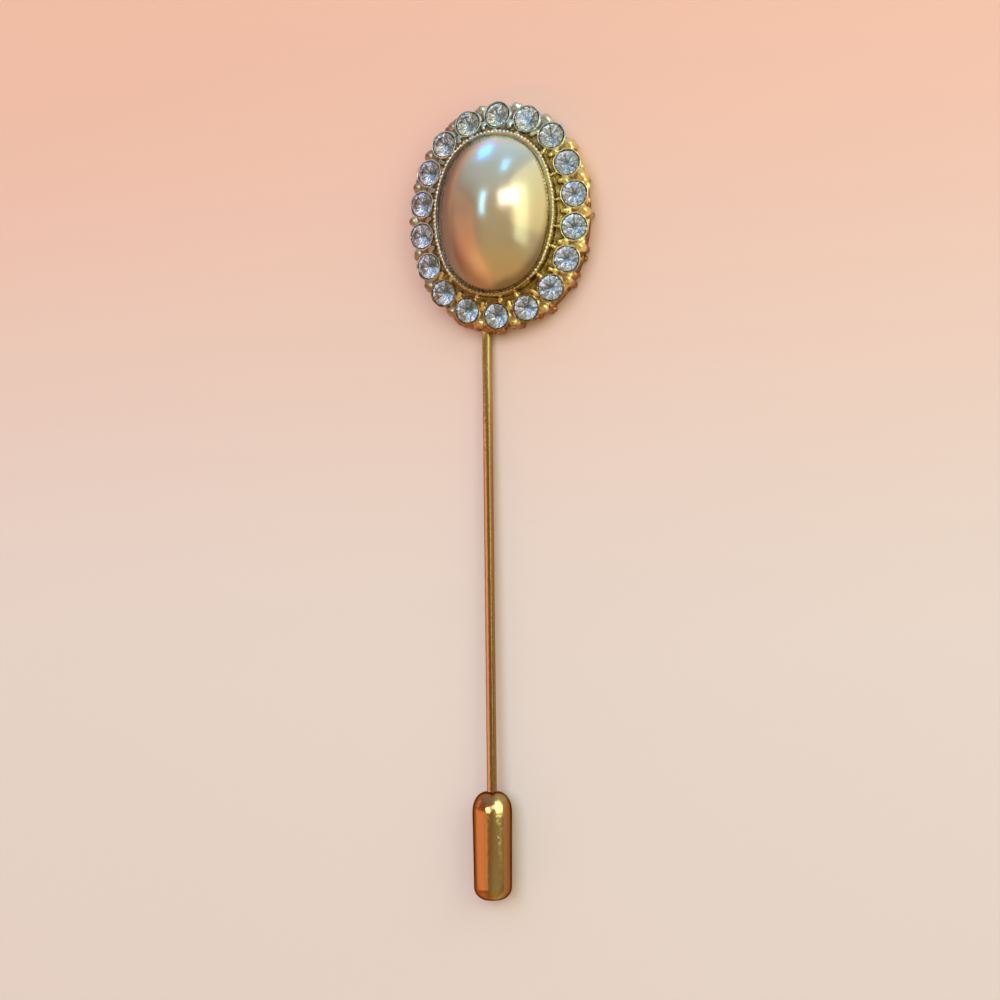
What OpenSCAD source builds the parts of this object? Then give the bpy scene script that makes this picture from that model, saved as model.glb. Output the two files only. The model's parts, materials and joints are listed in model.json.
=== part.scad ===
// Stick pin: an oval pearl in a bezel, a ring of round stones, a wire stem and a guard cap.
// The pin lies on its back. The flat back of the head is at z = 0 and its centre is the origin,
// the face looks up along +Z, the top of the head points along +Y and the stem runs along -Y.

/* [Pearl] */
// Half width of the pearl across its short way
pearl_half_w = 5.35; // [5.2:0.05:5.5]
// Half length of the pearl along its long way
pearl_half_l = 7.0; // [6.8:0.05:7.3]
// How much less than the half width the radius of the outline's round ends is
pearl_end_less = 0.45; // [0.35:0.05:1]
// Height of the pearl's straight side
pearl_side_h = 1.86; // [1.4:0.02:2.2]
// Height of the dome above the straight side
pearl_dome_h = 3.14; // [2.6:0.02:3.6]
// Radius of the dome's arc as a share of the half width: 1 is a half ellipse, more is flatter at the rim
pearl_curve = 1.6; // [1:0.05:2.5]

/* [Bezel] */
// Thickness of the bezel wall round the pearl
bezel_t = 0.42; // [0.35:0.01:0.5]
// Height of the bezel's rim above the back
bezel_top = 3.7; // [3.3:0.1:4]
// Height of the floor under the pearl, above the back
seat_z = 1.6; // [1.4:0.1:1.9]
// Gap between the pearl and the metal
pearl_gap = 0.04; // [0.02:0.01:0.06]

/* [Stones] */
// Diameter of a stone
stone_d = 2.2; // [2.0:0.05:2.3]
// Width of a stone's flat table, corner to corner
table_d = 1.26; // [1.1:0.02:1.4]
// Height of the table above the stone's edge
crown_h = 0.34; // [0.25:0.01:0.45]
// Thickness of the stone's edge
edge_t = 0.07; // [0.04:0.01:0.12]
// Depth of the stone's point below its edge
pavilion_h = 0.92; // [0.8:0.02:1]
// Width across the corners where the stone's lower small facets end
pavilion_knee_d = 0.53; // [0.4:0.01:0.8]
// Distance from the pearl's edge out to the middle of a stone
ring_offset = 2.13; // [2.05:0.01:2.25]
// Height of the stones' edges above the back
ring_z = 2.45; // [2.3:0.05:2.7]
// Lean of the stones away from the pearl, in degrees
stone_lean = 9; // [6:1:12]
// Gap between a stone and its collet
stone_gap = 0.04; // [0.02:0.01:0.06]

/* [Setting] */
// Thickness of a collet's wall round its stone
collet_t = 0.17; // [0.14:0.01:0.2]
// Height of a collet's rim above the stone's edge
collet_rim = 0.1; // [0.06:0.01:0.16]
// Height of the solid plate between the collets
plate_h = 2.15; // [2.05:0.05:2.2]
// Reach of the plate past the middles of the stones
plate_reach = 0.86; // [0.8:0.02:1.04]
// Diameter of the large grains round the outside
outer_grain_d = 0.8; // [0.72:0.02:0.82]
// Distance of the large grains outside the ring of stones
outer_grain_out = 0.96; // [0.94:0.02:1.1]
// Depth of the middles of the large grains below the stones' edges
outer_grain_drop = 0.2; // [0.1:0.02:0.3]
// Diameter of the small grains beside the bezel
inner_grain_d = 0.6; // [0.56:0.02:0.66]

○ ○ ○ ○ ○

### Exercise goal
Pick out every line above that contains the word "from" and copy it.

### Result of the task
What OpenSCAD source builds the parts of this object? Then give the bpy scene script that makes this picture from that model, saved as model.glb. Output the two files only. The model's parts, materials and joints are listed in model.json.
// Distance from the pearl's edge out to the middle of a stone
// Lean of the stones away from the pearl, in degrees